National Park Service policy recognizes canyoneering as a legitimate and appropriate use of backcountry and wilderness (USDI 2013). Fixed anchors such as those found throughout Garden Creek should be used only rarely and they should serve as a “minimum tool” when the terrain or features limit the possibility of clean anchor use. The initial bolt placed in Garden Creek arguably was not necessary since the first party to descend the canyon did not put it there, and certainly the installation of 12 additional bolts was unnecessary and a degradation of park resources.
According to the American Canyoneering Academy (2002, p. 13), “Part of the attraction of canyoneering is the sense of discovery and adventure [canyoneers] feel as [they] descend each canyon for the first time. This sensation is heightened when [the canyons are] in their natural state, showing minimal evidence of previous visitors.” Despite Garden Creek being located in one of the busiest backcountry areas in the National Park System, it remained relatively pristine until recently.
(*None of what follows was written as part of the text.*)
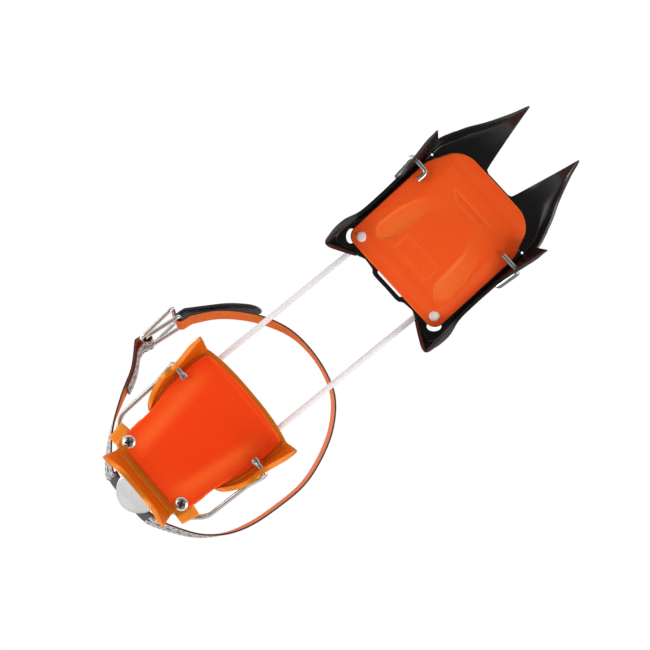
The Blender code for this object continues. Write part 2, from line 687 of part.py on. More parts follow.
def heel_lever(axis):
    """Plastic lever: the side profile crossed with the face outline, slotted for the strap."""
    face = rounded([(-12.5, -LEVER_JAW, 3), (12.5, -LEVER_JAW, 3), (13, 12, 12), (10.6, LEVER_LENGTH, 9.5),
                    (-10.6, LEVER_LENGTH, 9.5), (-13, 12, 12)], 5)
    bm = bmesh.new()
    add_prism(bm, [(-12, y, z) for y, z in face], (26, 0, 0))
    lever = mesh_object("heel_lever", bm, "white_plastic", lever_place(), axis)
    side = rounded([(-5, -LEVER_JAW + 1, 2), (8, -LEVER_JAW, 1.5), (8, -4, 2), (4.5, 3, 3), (3.8, LEVER_LENGTH, 2),
                    (-2.2, LEVER_LENGTH, 3), (-5, 12, 14)], 3)
    bm = bmesh.new()
    add_prism(bm, [(x, -16, z) for x, z in side], (0, 32, 0))
    cutter("lever_profile", bm, lever, lever_place(), "INTERSECT")
    bm = bmesh.new()
    half = STRAP_WIDTH / 2 + 1.2
    add_box(bm, (-0.9, -20, SLOT_ALONG_LEVER - half), (2.3, 20, SLOT_ALONG_LEVER + half))
    add_turned(bm, [(WIRE_RADIUS + 0.3, -20), (WIRE_RADIUS + 0.3, 20)], (0, 0, 0), "Y", 12)
    cutter("lever_holes", bm, lever, lever_place())


# ---------------------------------------------------------------- ankle strap

# Plan of the loop in the heel half's X and Y: from the sleeve round the wearer's left side to the
# buckle, and from the sleeve to the buckle on the right
STRAP_LEFT = [(-62.5, 21.5), (-54.5, 36), (-45, 48.4), (-31.5, 57.8), (-15.5, 63), (3, 65), (24, 65),
              (42.5, 59.8), (60.4, 50.3), (74, 36.8), (80.2, 22), (82.3, 4.3), (80.2, -12.4),
              (73, -28), (63.5, -40.6), (52, -51)]
STRAP_RIGHT = [(-63.5, -17.5), (-57, -26.5), (-44, -38.5), (-27, -48.8), (-11, -57)]
BUCKLE_REAR = Vector((9.0, -65.4))
BUCKLE_FRONT = Vector((33.0, -62.0))
SEWN_END = [(-5, -56.8), (-14, -52.3)]
TAIL = [(49, -57), (60, -49.6), (68.5, -42), (75.5, -34)]
RING_BAR = 1.3
TURN_RADIUS = RING_BAR + GAP + STRAP_THICKNESS / 2 + 0.3


def slot_spot():
    """Where the strap passes through the lever, in the heel half."""
    return HEEL.inverted() @ lever_place() @ Vector((0.7, 0, SLOT_ALONG_LEVER))


def strap_height(x):
    """The loop sinks a little from the lever to its front."""
    return slot_spot().z - STRAP_DROP_TO_FRONT * (x - slot_spot().x) / 145


def strap_width_direction(x):
    """Across the webbing: in line with the lever at the rear, nearly upright in front."""
    share = min(1.0, max(0.0, (x - slot_spot().x) / 45))
    lean = Vector((-sin(radians(LEVER_LEAN)), 0, cos(radians(LEVER_LEAN))))
    return lean.lerp(Vector(FRONT_LEAN), share).normalized()


def band(name, plan, look, parent, thickness=STRAP_THICKNESS):
    """Webbing on edge along a plan of (x, y) points in the heel half."""
    bm = bmesh.new()
    rings = []
    for i, spot in enumerate(plan):
        ahead = Vector(plan[min(i + 1, len(plan) - 1)]) - Vector(plan[max(i - 1, 0)])
        across = strap_width_direction(spot[0])
        centre = Vector((spot[0], spot[1], strap_height(spot[0])))
        normal = Vector((ahead.x, ahead.y, 0)).cross(across).normalized() * thickness / 2
        across *= STRAP_WIDTH / 2
        corners = [centre - across - normal, centre + across - normal, centre + across + normal,
                   centre - across + normal]
        rings.append([bm.verts.new(p) for p in corners])
    for low, high in zip(rings, rings[1:]):
        for i in range(4):
            j = (i + 1) % 4
            bm.faces.new((low[i], low[j], high[j], high[i]))
    bm.faces.new(rings[0][::-1])
    bm.faces.new(rings[-1])
    return mesh_object(name, bm, look, HEEL, parent)


def turn_round(centre, start, sweep=180, steps=6):
    """Plan points of a half turn round a ring's bar."""
    angles = [radians(start + sweep * k / steps) for k in range(steps + 1)]
    return [centre + TURN_RADIUS * Vector((cos(a), sin(a))) for a in angles]


def smooth_plan(points):
    return [p.xy for p in smooth([(*p, 0) for p in points], 3)]


def ankle_strap(loop, lever_axis):
    """Sleeve in the lever, the short and the long strap, the tail, and the buckle's two rings."""
    spot = slot_spot()
    ends = [(spot.x + 1, LEVER_Y - SLEEVE_HALF), (spot.x, LEVER_Y - 14)]
    sleeve = ends + [(x, 2 * LEVER_Y - y) for x, y in reversed(ends)]
    band("strap_sleeve", sleeve, "black_webbing", lever_axis)
    along = (BUCKLE_FRONT - BUCKLE_REAR).normalized()
    outward = Vector((along.y, -along.x))
    heading = degrees(atan2(along.y, along.x))
    wrap = outward * TURN_RADIUS
    plan = smooth_plan(STRAP_RIGHT + [BUCKLE_REAR + wrap - along * 7])
    plan += turn_round(BUCKLE_REAR, heading - 90)
    plan += smooth_plan([BUCKLE_REAR - wrap - along * 6] + SEWN_END)
    band("strap_short", plan, "strap_webbing", loop)
    plan = smooth_plan(STRAP_LEFT + [BUCKLE_FRONT - wrap + along * 6])
    plan += turn_round(BUCKLE_FRONT, heading + 90)
    free_end = smooth_plan([BUCKLE_FRONT + wrap + along * 5] + TAIL)
    webbing, tip = free_end[:5], free_end[5:]
    joint = webbing[-1] + (tip[0] - webbing[-1]).normalized() * TIP_JOINT_GAP
    band("strap_long", plan + webbing, "strap_webbing", loop)
    band("strap_tail", [joint] + tip, "black_webbing", loop, TIP_THICKNESS)
    buckle(loop, along, outward)


def buckle(loop, along, outward):
    """Two oblong rings on the sewn end: the strap wraps the first, the second lies over it."""
    half = STRAP_WIDTH / 2 + RING_BAR + 0.9
    ring("buckle_ring_inner", BUCKLE_REAR, BUCKLE_FRONT, half, loop)
    rear = BUCKLE_REAR - along * 3.6
    axis = pivot("buckle_ring_pivot", HEEL @ Vector((rear.x, rear.y, strap_height(rear.x))), loop)
    front = BUCKLE_FRONT + outward * 5.4 - along * 1.5
    ring("buckle_ring_outer", rear, front, half + 2 * RING_BAR + 2 * GAP, axis)


def ring(name, rear, front, half, parent):
    """An oblong wire ring with its ends' bars in line with the webbing's width."""
    across = strap_width_direction(rear.x) * half
    base = Vector((*rear, strap_height(rear.x)))
    far = Vector((*front, strap_height(front.x)))
    corners = [base - across, base + across, far + across, far - across]
    wire(name, closed_bends(corners, 3.0), RING_BAR, "bright_steel", HEEL, parent, closed=True)


def closed_bends(corners, radius, steps=4):
    """A closed path with rounded corners."""
    path = []
    count = len(corners)
    for i, here in enumerate(corners):
        back = (corners[i - 1] - here).normalized() * radius
        on = (corners[(i + 1) % count] - here).normalized() * radius
        for k in range(steps + 1):
            t = k / steps
            path.append((here + back).lerp(here, t).lerp(here.lerp(here + on, t), t))
    return path


# ---------------------------------------------------------------- assembly


def clear():
    for old in list(bpy.data.objects):
        bpy.data.objects.remove(old)


def main():
    clear()
    front_frame()
    front_plate()
    front_rivets()
    toe_bail()
    adjuster_rails()
    slide, fold_front, fold_heel = link_pivots()
    adjuster(slide)
    cords(slide, fold_front, fold_heel)
    heel_frame(fold_heel)
    heel_plate(fold_heel)
    heel_screws(fold_heel)
    cord_posts(fold_heel)
    bail_axis = heel_bail(fold_heel)
    strap_axis, lever_axis = lever_pivots(bail_axis)
    heel_lever(lever_axis)
    ankle_strap(strap_axis, lever_axis)


main()
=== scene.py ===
"""Looks of a touring crampon: steel front half, aluminium heel half, cord link and ankle strap.

Helper functions take millimetres in the frame of one half; finished meshes are in metres.
"""

from math import atan2, cos, degrees, pi, radians, sin

import bmesh
import bpy
import numpy as np
from mathutils import Matrix, Vector


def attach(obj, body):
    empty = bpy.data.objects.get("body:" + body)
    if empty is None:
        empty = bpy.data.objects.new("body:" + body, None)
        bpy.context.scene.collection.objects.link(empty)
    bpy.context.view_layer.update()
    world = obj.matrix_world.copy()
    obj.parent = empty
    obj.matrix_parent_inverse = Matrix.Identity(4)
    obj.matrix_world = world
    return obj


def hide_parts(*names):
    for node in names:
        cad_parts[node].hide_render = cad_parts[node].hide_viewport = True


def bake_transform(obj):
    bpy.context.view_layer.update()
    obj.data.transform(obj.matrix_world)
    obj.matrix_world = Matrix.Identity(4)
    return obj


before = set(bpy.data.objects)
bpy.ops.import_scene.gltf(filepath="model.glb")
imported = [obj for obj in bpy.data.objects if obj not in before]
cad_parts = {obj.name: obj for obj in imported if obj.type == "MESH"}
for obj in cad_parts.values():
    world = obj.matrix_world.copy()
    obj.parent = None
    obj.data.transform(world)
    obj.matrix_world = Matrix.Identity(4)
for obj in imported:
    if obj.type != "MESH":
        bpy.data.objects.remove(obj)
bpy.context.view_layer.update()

MM = 0.001
FRONT = Matrix.Translation((88.5, 3.2, 0)) @ Matrix.Rotation(radians(-2.3), 4, "Z")
HEEL = Matrix.Translation((-101.5, 0.8, 0))
PLATFORM_Z = 34.0
STEEL = 2.0
ALUMINIUM = 3.0
WIRE_RADIUS = 1.6
GAP = 0.3
PLATE_TOP = PLATFORM_Z - GAP
PLATE_LOW = PLATE_TOP - 2.5
FRONT_RIVET = (-38.0, 32.2)
HEEL_SCREW = (-34.8, 24.2)
RIVET_HOLE = 2.1
SCREW_HOLE = 2.6
WIRE_HOLE = 1.9
LEVER_X = -46.0
LEVER_Y = 2.0
LEVER_Z = 52.0
LEVER_LEAN = radians(30)
TOE_PIVOT = (16.7, 26.5)
HEEL_PIVOT = (16.0, 26.0)
SIDES = (("left", 1), ("right", -1))


# ---------------------------------------------------------------- curves


def smooth(points, per_span):
    """A Catmull-Rom curve through points of any dimension."""
    points = [np.array(p, float) for p in points]
    ends = [points[0] * 2 - points[1], *points, points[-1] * 2 - points[-2]]
    path = []
    for a, b, c, d in zip(ends, ends[1:], ends[2:], ends[3:]):
        for k in range(per_span):
            t = k / per_span
            path.append(0.5 * (2 * b + (c - a) * t + (2 * a - 5 * b + 4 * c - d) * t * t
                               + (3 * b - a - 3 * c + d) * t ** 3))
    path.append(points[-1])
    return path


def arc(start, corner, end, steps):
    """A curve from start to end that turns at a corner."""
    shares = [k / steps for k in range(steps + 1)]
    return [start.lerp(corner, t).lerp(corner.lerp(end, t), t) for t in shares]


def bent(points, radius):
    """A path through 3-D points whose inner corners are curves of about the given radius."""
    points = [Vector(p) for p in points]
    path = [points[0]]
    for before, here, after in zip(points, points[1:], points[2:]):
        back, on = (before - here).normalized(), (after - here).normalized()
        half = back.angle(on) / 2
        reach = min(radius / sin(half) * cos(half), 0.45 * min((before - here).length, (after - here).length))
        path += arc(here + back * reach, here, here + on * reach, 8)
    path.append(points[-1])
    return path


def rounded(corners, steps=8):
    """Corner points (x, y, radius) as an outline whose corners are arcs."""
    outline = []
    count = len(corners)
    for i, (x, y, radius) in enumerate(corners):
        here = Vector((x, y))
        before = (Vector(corners[i - 1][:2]) - here).normalized()
        after = (Vector(corners[(i + 1) % count][:2]) - here).normalized()
        if radius == 0:
            outline.append(here)
            continue
        half = before.angle(after) / 2
        reach = radius / sin(half) * cos(half)
        start, end = here + before * reach, here + after * reach
        centre = here + (before + after).normalized() * radius / sin(half)
        first, last = start - centre, end - centre
        turn = first.angle_signed(last)
        for k in range(steps + 1):
            outline.append(centre + Matrix.Rotation(-turn * k / steps, 2) @ first)
    return outline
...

The type and rate of impacts documented in this canyon raise concerns that are being addressed by park staff in the revision of the park’s backcountry management plan. Alternatives being considered are day-use permits, group size limits, revised fixed anchor policies, and the requirement for human waste to be packed out of narrow canyons.
Park resources, visitor experiences, and wilderness values could be jeopardized if the trends continue. Dawson and Hendee (2009, p. 490) believe that “recreational use will continue to grow; and there will be more demand for day use and easy access; more demand for information; more demand for challenge, adventure, and risk-taking activities; and, a greater diversity of users.”
Staff at Grand Canyon National Park recognizes that the bureau must balance resource preservation with visitor use and enjoyment. In addition to supporting long-term park planning such as the revision of the backcountry management plan, the canyoneering monitoring program is being used to increase educational and public outreach efforts. First, canyoneering-specific Leave No Trace information is distributed to all visitors who identify themselves as canyoneers during the backcountry permitting process. The data and photography collected by park employees while on monitoring patrols are being used to develop a canyoneering-specific addition to the park website. And the National Park Service has partnered with the Coalition of American Canyoneers, a nonprofit organization, on restoration and cleanup projects such as bolt and trash removal at Grand Canyon.
Garden Creek is an icon of the corridor trail system and may be a looking glass for long-term trends in resource conditions in the remote, wilderness side canyons of Grand Canyon National Park. It demonstrates that resource and social conditions can degrade quickly through the careless acts of one group or the cumulative effects of many well-intentioned groups. Implementation of new management strategies, including the canyoneering monitoring program, revision of the backcountry management plan, and increased education and outreach, will help ensure that the National Park Service’s mission of resource preservation and visitor enjoyment will be maintained in Grand Canyon’s tributaries, such as those in the corridor.